From Booklist, Copyright (c) American Library Association. Used with permission.
Review by Publisher's Weekly Review

Binet (The 7th Function of Language) executes a daring and often delightful counterfactual history of transatlantic conquest. Around the year 1000, Greenlanders and Vikings find their way to the Americas, landing in Cuba and Panama. Here, Binet drily recounts the voyages of Erik the Red, his daughter Freydis, and others who make such observations as, "Day and night were of a more equal length than in Greenland or Iceland." Later, fragments of Christopher Columbus's 1492 diary document his failed voyage, as his men are decimated and his plans to colonize the new world are laid to waste.

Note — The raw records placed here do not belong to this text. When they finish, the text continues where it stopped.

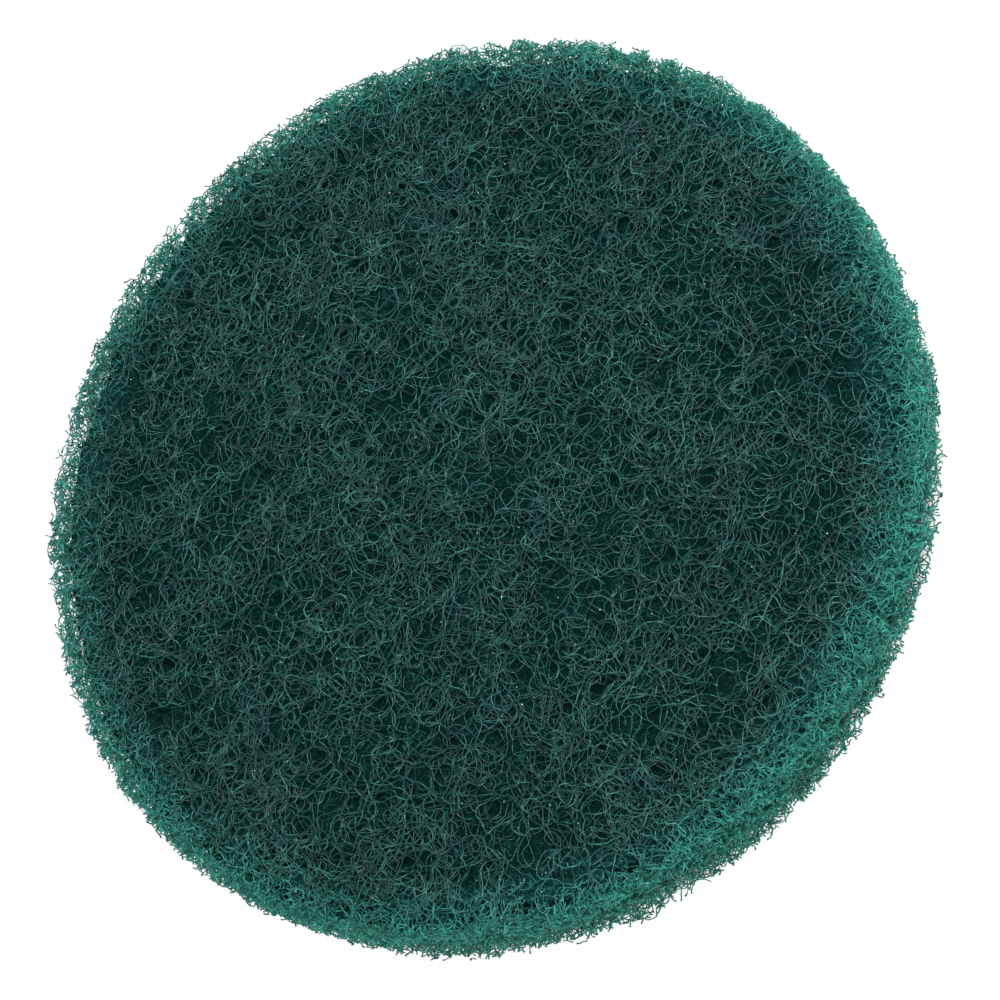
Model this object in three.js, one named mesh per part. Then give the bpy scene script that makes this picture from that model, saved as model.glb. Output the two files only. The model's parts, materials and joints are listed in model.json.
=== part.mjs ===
// A round scouring pad for a drill: one slab of nonwoven web, crimped nylon fibres bonded
// with green abrasive resin, die-cut to a disc. Sizes are in millimetres and +Z is up.
// The pad lies on its back face, and the origin is the middle of that face.
import * as THREE from "three";

// The disc
const padDiameter = 100;
const padThickness = 10.5;
const edgeRadius = 1.8; // the die-cut edge is softened where a face turns into the wall

// The web of a face: bundles of fibres stand at full height around open hollows
const webRings = 26; // rings of web points between the middle of a face and its edge
const webScatter = 0.45; // how far a web point strays from its even place
const hollowSpacing = 3.2; // least distance between the middles of two hollows
const hollowWidth = 4.6;
const hollowDepth = 2.2;
const flatSpotDiameter = 9; // unbroken web in the middle of each face, where the pad is held

// The cut wall: the same web seen edge on, with nicks where fibres were cut away
const wallRows = 4; // rows of web points between the two rounded edges
const nickSpacing = 2.9;
const nickWidth = 3.6;
const nickDepth = 1;

// Seeds of the two faces and the wall, so that each has a web of its own
const frontSeed = 5;
const backSeed = 17;
const wallSeed = 41;

const padRadius = padDiameter / 2;
const faceRadius = padRadius - edgeRadius;
const pointsAround = 6 * webRings; // a ring holds six points more than the ring inside it
const leastShare = 0.5; // the smallest hollow, as a share of the largest one

// A seeded generator of even random numbers from 0 to 1.
function seededRandom(seed) {
  let state = seed;
  return () => {
    state = (state + 0x6d2b79f5) | 0;
    let mixed = Math.imul(state ^ (state >>> 15), 1 | state);
    mixed = (mixed + Math.imul(mixed ^ (mixed >>> 7), 61 | mixed)) ^ mixed;
    return ((mixed ^ (mixed >>> 14)) >>> 0) / 2 ** 32;
  };
}

// A bowl-shaped hollow in a web, at a point of it.
class Hollow {
  constructor(middle, width, depth) {
    this.middle = middle;
    this.reach = width / 2;
    this.depth = depth;
  }

  depthAt(point) {
    const share = this.middle.distanceTo(point) / this.reach;
    return this.depth * Math.max(0, 1 - share * share);
  }
}

// Opens hollows of mixed sizes among the points of a web, in random order and never closer
// than the spacing. Points that stay(point) picks out keep their place.
function openHollows(points, { spacing, width, depth, stay }, random) {
  const shuffled = points
    .filter((point) => !stay(point))
    .map((point) => ({ point, rank: random() }))
    .sort((a, b) => a.rank - b.rank);
  const hollows = [];
  for (const { point } of shuffled) {
    if (hollows.some(({ middle }) => middle.distanceTo(point) < spacing)) continue;
    const size = leastShare + (1 - leastShare) * random();
    hollows.push(new Hollow(point, width * size, depth * size));
  }
  return hollows;
}

// How deep the web lies at each of its points.
function webDepths(points, web, random) {
  const hollows = openHollows(points, web, random);
  return points.map((point) =>
    web.stay(point) ? 0 : Math.max(...hollows.map((hollow) => hollow.depthAt(point))),
  );
}

// The rings of points that one face is woven on. Ring 0 is the middle point alone, and ring
// n has 6 n points. Each ring between it and the edge is turned at random against the last.
function faceRings(random) {
  return Array.from({ length: webRings + 1 }, (_, number) => {
    const count = 6 * number;
    const first = number === 0 ? 0 : 1 + 3 * number * (number - 1);
    const turned = number > 0 && number < webRings;
    const turn = turned ? (2 * Math.PI * random()) / count : 0;
    return {
      count,
      radius: (faceRadius * number) / webRings,
      angleAt: (step) => turn + (2 * Math.PI * step) / count,
      indexOf: (step) => first + (count === 0 ? 0 : step % count),
    };
  });
}

// The plan of one face. The outermost ring is even, because the wall starts there.
function facePlan(rings, random) {
  const plan = [new THREE.Vector2(0, 0)];
  for (const ring of rings.slice(1)) {
    const most = ring === rings.at(-1) ? 0 : webScatter;
    for (let step = 0; step < ring.count; step++) {
      const place = polar(ring.radius, ring.angleAt(step));
      plan.push(place.add(polar(most * random(), 2 * Math.PI * random())));
    }
  }
  return plan;
}

function polar(radius, angle) {
  return new THREE.Vector2(radius * Math.cos(angle), radius * Math.sin(angle));
}

// The triangles between the rings of a face, as indices into its plan, turning anticlockwise.
// A strip steps on along whichever of its two rings has its next point first.
function faceTriangles(rings) {
  const triangles = [];
  for (const [number, outer] of rings.entries()) {
    if (number === 0) continue;
    const inner = rings[number - 1];
    let [i, j] = [0, 0];
    while (i < inner.count || j < outer.count) {
      const outerFirst = outer.angleAt(j + 1) <= inner.angleAt(i + 1);
      if (j < outer.count && (i === inner.count || outerFirst)) {
        triangles.push([inner.indexOf(i), outer.indexOf(j), outer.indexOf(j + 1)]);
        j++;
      } else {
        triangles.push([inner.indexOf(i), outer.indexOf(j), inner.indexOf(i + 1)]);
        i++;
      }
    }
  }
  return triangles;
}

// One face of the pad, as points in space and triangles between them that face outwards.
// side is +1 for the front and -1 for the back.
function padFace(side, seed) {
  const random = seededRandom(seed);
  const rings = faceRings(random);
  const plan = facePlan(rings, random);
  const edge = faceRadius - webScatter;
  const web = {
    spacing: hollowSpacing,
    width: hollowWidth,
    depth: hollowDepth,
    stay: (point) => point.length() < flatSpotDiameter / 2 || point.length() > edge,
  };
  const depths = webDepths(plan, web, random);
  const level = side > 0 ? padThickness : 0;
  return {
    points: plan.map(({ x, y }, i) => new THREE.Vector3(x, y, level - side * depths[i])),
    triangles: faceTriangles(rings).map(([a, b, c]) => (side > 0 ? [a, b, c] : [a, c, b])),
  };
}

// The heights of the wall's rows with how far each lies inside the full radius, from the
// front edge down to the back edge. A rounded edge has one row half-way round its arc.
function wallProfile() {
  const arcInset = edgeRadius * (1 - Math.SQRT1_2);
  const straight = padThickness - 2 * edgeRadius;
  const rows = [{ height: padThickness - arcInset, inset: arcInset }];
  for (let row = 0; row <= wallRows; row++) {
    rows.push({ height: padThickness - edgeRadius - (straight * row) / wallRows, inset: 0 });
  }
  rows.push({ height: arcInset, inset: arcInset });
  return rows;
}

// The points of the wall, row after row, with nicks opened on the unrolled wall.
function wallPoints() {
  const random = seededRandom(wallSeed);
  const profile = wallProfile();
  const places = profile.flatMap(({ height, inset }) =>
    Array.from({ length: pointsAround }, (_, step) => {
      const angle = (2 * Math.PI * step) / pointsAround;
      return { angle, height, inset };
    }),
  );
  const unrolled = places.map(
    ({ angle, height }) => new THREE.Vector2(angle * padRadius, height),
  );
  const web = { spacing: nickSpacing, width: nickWidth, depth: nickDepth, stay: () => false };
  const depths = webDepths(unrolled, web, random);
  return places.map(({ angle, height, inset }, i) => {
    const radius = padRadius - inset - depths[i];
    return new THREE.Vector3(radius * Math.cos(angle), radius * Math.sin(angle), height);
  });
}

// The quads of the wall as triangles. rows lists the first index of each row, from the
// front face's outer ring down to the back face's.
function wallTriangles(rows) {
  const triangles = [];
  for (let row = 0; row + 1 < rows.length; row++) {
    for (let step = 0; step < pointsAround; step++) {
      const next = (step + 1) % pointsAround;
      const [upper, lower] = [rows[row], rows[row + 1]];
      triangles.push([upper + step, lower + step, lower + next]);
      triangles.push([upper + step, lower + next, upper + next]);
    }
  }
  return triangles;
}

// The whole pad: front face, back face and wall sewn into one closed surface.
function padGeometry() {
  const front = padFace(1, frontSeed);
  const back = padFace(-1, backSeed);
  const backStart = front.points.length;
  const wallStart = backStart + back.points.length;
  const outerRing = front.points.length - pointsAround;
  const wallRowStarts = wallProfile().map((_, row) => wallStart + row * pointsAround);
  const triangles = [
    ...front.triangles,
    ...back.triangles.map((triangle) => triangle.map((index) => backStart + index)),
    ...wallTriangles([outerRing, ...wallRowStarts, backStart + outerRing]),
  ];
  const points = [...front.points, ...back.points, ...wallPoints()];
  const geometry = new THREE.BufferGeometry().setFromPoints(points);
  geometry.setIndex(triangles.flat());
  geometry.computeVertexNormals();
  return geometry;
}

const resinCoatedNylon = new THREE.MeshStandardMaterial({
  color: 0x214a43,
  roughness: 0.85,
  metalness: 0,
});

const scouringPad = new THREE.Mesh(padGeometry(), resinCoatedNylon);
scouringPad.name = "scouring_pad";

const pad = new THREE.Group();
pad.add(scouringPad);

export default pad;
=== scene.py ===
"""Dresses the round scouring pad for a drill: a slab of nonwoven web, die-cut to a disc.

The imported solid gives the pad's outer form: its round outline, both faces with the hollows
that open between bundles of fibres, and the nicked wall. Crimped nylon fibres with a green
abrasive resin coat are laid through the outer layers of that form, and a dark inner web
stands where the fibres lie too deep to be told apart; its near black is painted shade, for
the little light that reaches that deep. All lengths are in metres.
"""

import json
import math
from typing import NamedTuple

import bmesh
import bpy
import numpy as np
from bpy.props import FloatProperty, FloatVectorProperty, IntProperty, PointerProperty
from mathutils import Matrix, Vector
from mathutils.bvhtree import BVHTree
from mathutils.kdtree import KDTree

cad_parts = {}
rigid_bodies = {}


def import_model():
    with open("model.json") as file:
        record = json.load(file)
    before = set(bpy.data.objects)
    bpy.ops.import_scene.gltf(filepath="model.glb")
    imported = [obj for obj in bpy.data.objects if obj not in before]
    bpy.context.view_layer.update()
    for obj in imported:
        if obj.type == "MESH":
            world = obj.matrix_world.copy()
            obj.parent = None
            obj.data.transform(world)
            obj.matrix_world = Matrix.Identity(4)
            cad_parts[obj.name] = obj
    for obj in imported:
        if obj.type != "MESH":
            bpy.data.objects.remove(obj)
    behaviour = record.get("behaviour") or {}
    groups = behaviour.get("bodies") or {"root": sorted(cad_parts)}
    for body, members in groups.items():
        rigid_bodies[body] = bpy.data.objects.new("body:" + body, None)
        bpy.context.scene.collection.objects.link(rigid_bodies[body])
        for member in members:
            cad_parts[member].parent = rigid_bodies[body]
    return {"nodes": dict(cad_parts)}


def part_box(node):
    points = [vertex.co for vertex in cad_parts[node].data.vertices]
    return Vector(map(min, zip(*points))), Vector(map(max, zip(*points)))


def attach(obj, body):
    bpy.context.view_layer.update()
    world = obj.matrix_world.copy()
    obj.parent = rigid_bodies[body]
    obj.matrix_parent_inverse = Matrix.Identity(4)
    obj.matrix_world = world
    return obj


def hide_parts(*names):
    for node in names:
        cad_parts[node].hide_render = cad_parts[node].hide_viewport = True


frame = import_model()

bl_info = {
    "name": "Scouring pad",
    "version": (1, 0, 0),
    "blender": (4, 5, 0),
    "location": "3D View > Sidebar > Scouring pad",
    "description": "Builds the fibres, inner web and studio of a round scouring pad",
    "category": "Object",
}

MM = 0.001
PAD = "scouring_pad"
BODY = "root"

PAD_LOW, PAD_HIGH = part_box(PAD)
RADIUS = (PAD_HIGH.x - PAD_LOW.x) / 2
THICKNESS = PAD_HIGH.z - PAD_LOW.z
MIDDLE = (PAD_HIGH + PAD_LOW) / 2
FULL_TURN = 2 * math.pi
GOLDEN_ANGLE = math.pi * (3 - math.sqrt(5))

# The materials, by name
FIBRE_COAT = "resin_coated_nylon_fibre"
SHADED_WEB = "shaded_nylon_web"
BARE_GRIT = "aluminium_oxide_grit"
MATT_FLOOR = "matt_studio_floor"

# How fibres are swept, and the most triangles that each piece of the web may have
SIDES = 3  # of a fibre's section
TRIANGLES_A_STEP = 2 * SIDES
CAP_TRIANGLES = 2 * (SIDES - 2)
FRONT_TRIANGLES = 152_000
WALL_TRIANGLES = 143_000
BACK_TRIANGLES = 60_000
WELD = 0.001 * MM  # points nearer than this are one

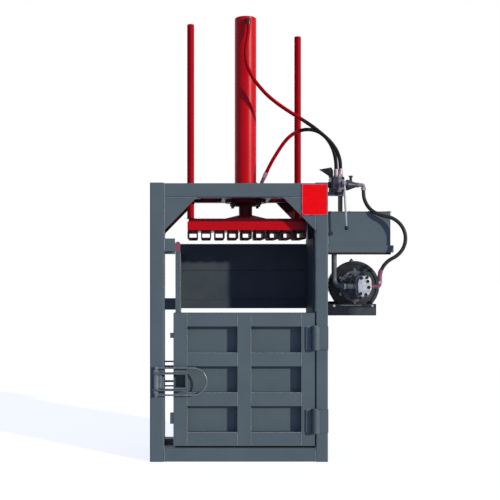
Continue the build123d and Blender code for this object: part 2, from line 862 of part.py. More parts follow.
# Directional valve with its lever lugs
lever_x = valve_left + 69
lever_pivot_y = -262
lever_pivot_z = bracket_top + 44
lever_pin_radius = 4
valve_mid_x = valve_left + valve_width / 2
valve_rear = valve_front + valve_depth
with BuildPart() as valve_body:
    with BuildSketch(facing(valve_rear)):
        span(valve_left, valve_left + valve_width, bracket_top, valve_top)
    extrude(amount=valve_depth)
    chamfer(valve_body.edges().filter_by(Axis.Y), length=5)
    with BuildSketch(facing(valve_front)):
        with Locations((valve_mid_x - 6, bracket_top + 44)):
            RectangleRounded(46, 58, 8)
    extrude(amount=12)
    with BuildSketch(Plane.YZ.offset(lever_x - 12)):
        with BuildLine():
            Polyline(
                (valve_front, lever_pivot_z - 16),
                (valve_front, lever_pivot_z + 16),
                (lever_pivot_y, lever_pivot_z + 9),
                (lever_pivot_y - 9, lever_pivot_z),
                (lever_pivot_y, lever_pivot_z - 9),
                close=True,
            )
        make_face()
    extrude(amount=24)
    with BuildSketch(Plane.YZ.offset(lever_x - 6)):
        span(lever_pivot_y - 12, valve_front - 14, lever_pivot_z - 20, lever_pivot_z + 20)
    extrude(amount=12, mode=Mode.SUBTRACT)
    with BuildSketch(Plane.YZ.offset(lever_x - 12)):
        with Locations((lever_pivot_y, lever_pivot_z)):
            Circle(lever_pin_radius)
    extrude(amount=24)
keep(valve_body.part, "valve_body")

lever_length = 250
lever_lean = 11
lever_bar_radius = 3.6
knob_radius = 11
lever_foot = (lever_x + lever_lean, lever_pivot_y, lever_pivot_z - lever_length)
lever_run = Vector(lever_lean, 0, -lever_length).normalized()
with BuildPart() as valve_lever:
    with BuildSketch(Plane.YZ.offset(lever_x - 6 + face_clearance)):
        with Locations((lever_pivot_y, lever_pivot_z)):
            Circle(8)
    extrude(amount=12 - 2 * face_clearance)
    with BuildSketch(Plane(origin=(lever_x, lever_pivot_y, lever_pivot_z), z_dir=lever_run)):
        Circle(lever_bar_radius)
    extrude(amount=lever_length)
    with BuildSketch(Plane.YZ.offset(lever_x - 12)):
        with Locations((lever_pivot_y, lever_pivot_z)):
            Circle(lever_pin_radius + running_clearance)
    extrude(amount=24, mode=Mode.SUBTRACT)
keep(valve_lever.part, "valve_lever")

knob_top = Vector(lever_x, lever_pivot_y, lever_pivot_z) + lever_run * (lever_length - knob_radius)
with BuildPart() as lever_knob:
    with BuildSketch(Plane(origin=knob_top, x_dir=(0, 1, 0), z_dir=lever_run)):
        Circle(knob_radius)
        Circle(lever_bar_radius + running_clearance, mode=Mode.SUBTRACT)
    extrude(amount=knob_radius)
    with BuildSketch(Plane(origin=knob_top + lever_run * knob_radius, x_dir=(0, 1, 0), z_dir=lever_run)):
        Circle(knob_radius)
    extrude(amount=knob_radius)
    chamfer(lever_knob.edges().filter_by(GeomType.CIRCLE).group_by(SortBy.RADIUS)[-1], length=4)
keep(lever_knob.part, "lever_knob")

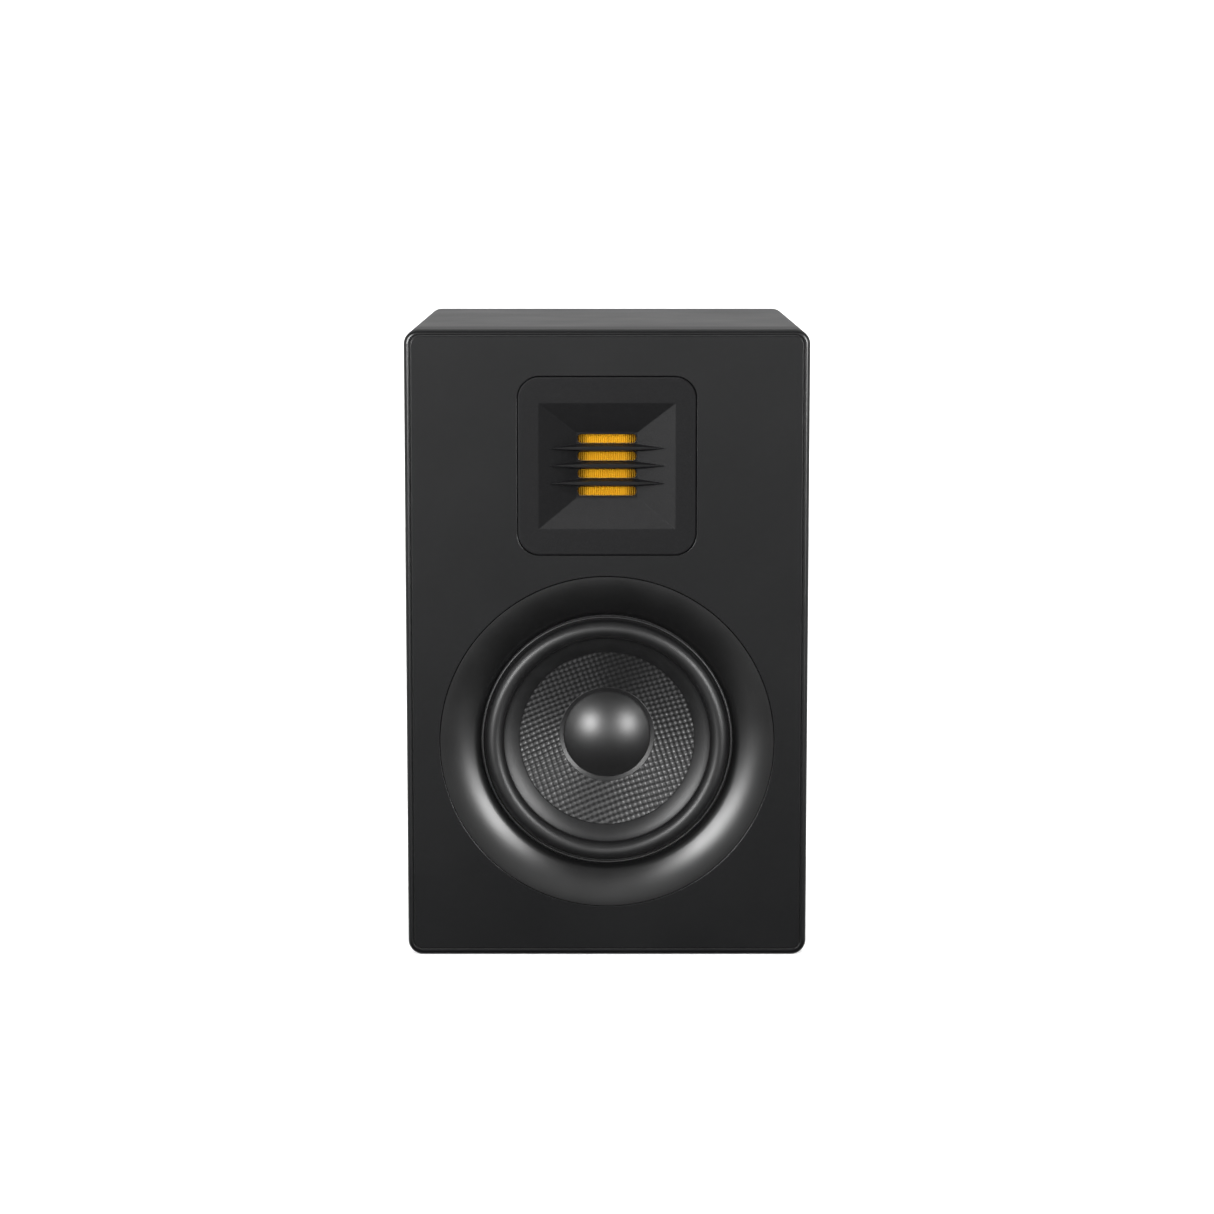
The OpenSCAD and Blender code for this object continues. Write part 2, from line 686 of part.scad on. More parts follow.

Instead, Columbus informs the Inca, who have meanwhile been exploring to expand their empire, of another world across the ocean, prompting them to set sail in their own spirit of conquest. In the strongest section, Incan leader Atahualpa and his people conquer and scheme their way across Western Europe. The final section follows the exploits of the young Miguel de Cervantes in 16th-century Mexican-controlled Europe, after that tribe's transAtlantic battles with the Incas. Though some parts are less successful than others, this ingeniously configures a new framework of colonialism, with Mexico dominating the new world. Binet delights with his imaginative powers. (Sept.)